Multiple sclerosis (MS) is a devastating neurological disease and one of the most prevalent autoimmune disorders in the Western world. Foamy macrophages loaded with myelin-derived lipid droplets (LDs) are a pathological hallmark of MS lesions.
Recent research showed that excessive accumulation of intracellular LDs induces a pro-inflammatory macrophage phenotype, which promotes neuroinflammation and impairs central nervous system (CNS) repair.

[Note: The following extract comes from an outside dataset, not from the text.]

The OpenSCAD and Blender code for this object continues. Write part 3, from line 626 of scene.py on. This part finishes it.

To date, however, the molecular pathways responsible for excessive accumulation of LDs in lesion-associated macrophages remain to be uncovered.

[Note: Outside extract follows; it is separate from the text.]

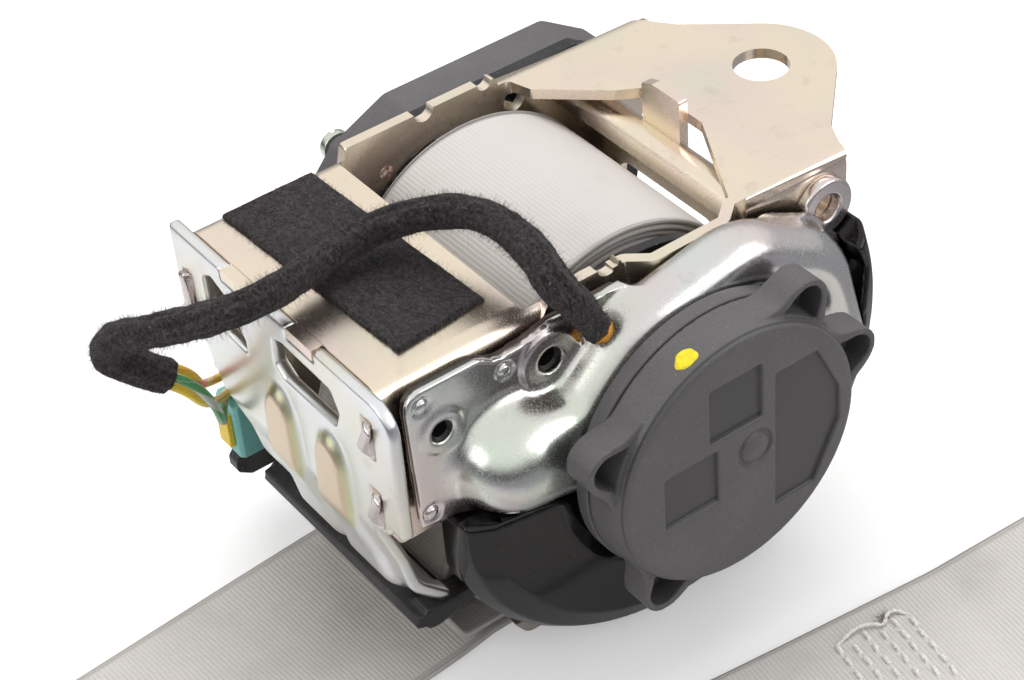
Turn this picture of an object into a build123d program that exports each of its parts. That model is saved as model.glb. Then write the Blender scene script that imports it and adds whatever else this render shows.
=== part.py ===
from build123d import *
import math
import os

# A car seat belt retractor with a ball pretensioner, lying on its own folded webbing.
# It is drawn from the free edge of the frame's end strip: x across the belt, y towards the mounting
# tab, z up from the top of the back plate. Every part is then shifted so that the centre of the
# anchor hole is the origin. Millimetres.

# Frame bracket
BELT_WIDTH = 46.0
SIDE_ROOM = 7.5
HALF_WIDTH = BELT_WIDTH / 2 + SIDE_ROOM
FRAME_STEEL = 2.2
BEND_RADIUS = 4.0
HOLE_TO_EDGE = 109.0
ANCHOR_BORE = 11.0
TAB_RADIUS = 14.3
STRIP_WIDTH = 30.8
WINDOW_END = 77.0
FLANGE_END = 103.0
FLANGE_BOTTOM = -71.8
WALL_RISE = 2.0
FLANGE_HOLE = 24.0
HOOP_OUT = 3.3
HOOP_FROM = 51.0
HOOP_TO = 77.0
HOOP_DEPTH = 9.0
TAB_TWIST = 22.0

# End plate, web guide, guide bar and tie plate
END_STEEL = 2.5
END_NEAR = 36.7
END_FAR = -33.5
TONGUE_NEAR = 27.5
TONGUE_FAR = -22.0
RIB_HEIGHT = 1.8
BAR_STEEL = 2.0
TIE_STEEL = 2.0
TIE_GAP = 0.8
LUG_RISE = 4.6
FELT_PAD = 1.2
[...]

Our findings indicate that perturbed activity of multiple metabolic pathways underpins excessive intracellular LD accumulation in foamy macrophages, thereby driving the induction of a disease-promoting macrophage phenotype in MS lesions. First, we find that sustained intracellular accumulation of myelin is associated with impaired lipophagy, a selective form of autophagy involved in LD turnover. Second, we demonstrate that increased abundance of the LD protein perilipin-2 (PLIN2) impairs lipolysis-mediated degradation of LDs. Finally, our results indicate that excessive myelin uptake by macrophages hampers cholesterol efflux by promoting the ubiquitination and degradation of the cholesterol efflux transporter ABCA1 via the ubiquitin E3 ligase A (UBE3A). Importantly, pharmacological activation of lipophagy and genetic loss of PLIN2 and UBE3A reduced cellular LD load in foamy macrophages, induced an anti-inflammatory phenotype of these cells, and enhanced CNS repair in ex vivo and in vivo toxin-induced demyelination models. In aggregate, obtained results provide increased insight into MS lesion pathology, and identify multiple novel pathways as promising therapeutic targets to boost CNS repair in MS and other neurological diseases characterized by the presence of foamy macrophages.